- English Voiceful manga cover.
- Genre: Yuri
- Written by: Nawoko
- Published by: Sun Magazine; Ichijinsha;
- English publisher: NA: Seven Seas Entertainment;
- Magazine: Yuri Shimai (1); Yuri Hime (2–4);
- Original run: November 14, 2004 – January 18, 2006
- Volumes: 1

= Voiceful =

Japanese manga

Voiceful is a Japanese yuri manga by Nawoko. The first chapter was serialized in the manga magazine Yuri Shimai under the title Voice, and the next three chapters were serialized in Comic Yuri Hime under the title Voiceful. The bound volume, released in Japan on May 18, 2006, was also published under the new title. Two shorts stories are included in the collected volume; "Someone Special", which originally appeared in the second issue of Yuri Shimai, and "Opening", which originally appeared in the first issue of Yuri Shimai.
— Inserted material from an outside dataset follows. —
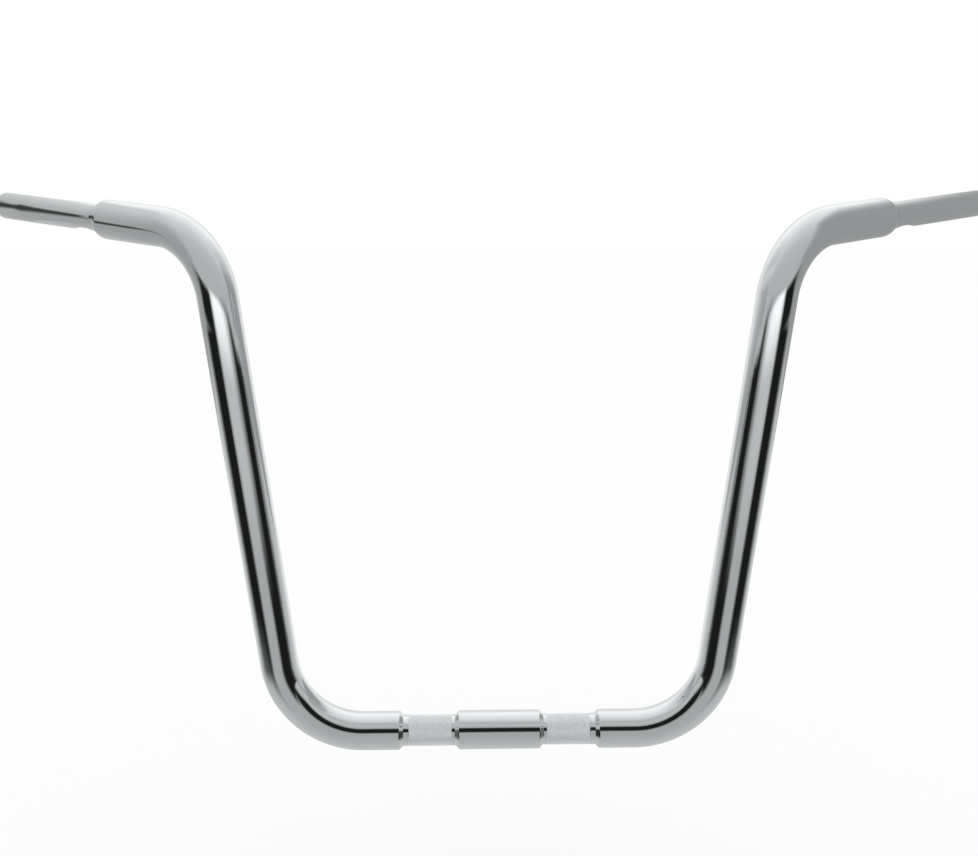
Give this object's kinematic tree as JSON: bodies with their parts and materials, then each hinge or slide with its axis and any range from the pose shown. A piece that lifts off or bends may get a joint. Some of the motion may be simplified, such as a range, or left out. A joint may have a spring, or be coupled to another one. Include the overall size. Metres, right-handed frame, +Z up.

Seven Seas Entertainment has licensed Voiceful for release in North America, and the English version was released in January 2008.

==Plot==
Kanae is an introverted high school girl who does not like to leave her home and as a result does not have any friends. Her only solace comes from listening to the music of Hina, a singer who releases her music through the Internet and has never performed live. One day, they pass each other on the street, and Kanae recognizes Hina and says, "I wish you all the happiness in the world!" Those words affect Hina deeply, and the two of them become very close over the course of the story.

==Characters==
- Kanae
She is a shy high school girl who spends most of her time alone. She lives with her mother, although the two of them do not seem to have a close relationship. She finds inspiration in Hina's music and thinks of Hina as her "goddess."
- Hina
She is an independent singer who never performs live. After she meets Kanae, she sets up an e-mail address and a blog so that she can have more contact with her fans. Her older sister died sometime before the story began, so her only family left is her alcoholic father, whom she has not lived with since her sister's death.
- Hiru
She is Hina's manager and a guitar-player. She first met Hina on a rainy day when the latter had run away from home after her sister's death and was resting on the bench where Hiru usually played. Hiru took Hina to her house, and encouraged by Hiru's own interest in music, Hina soon decided to start singing.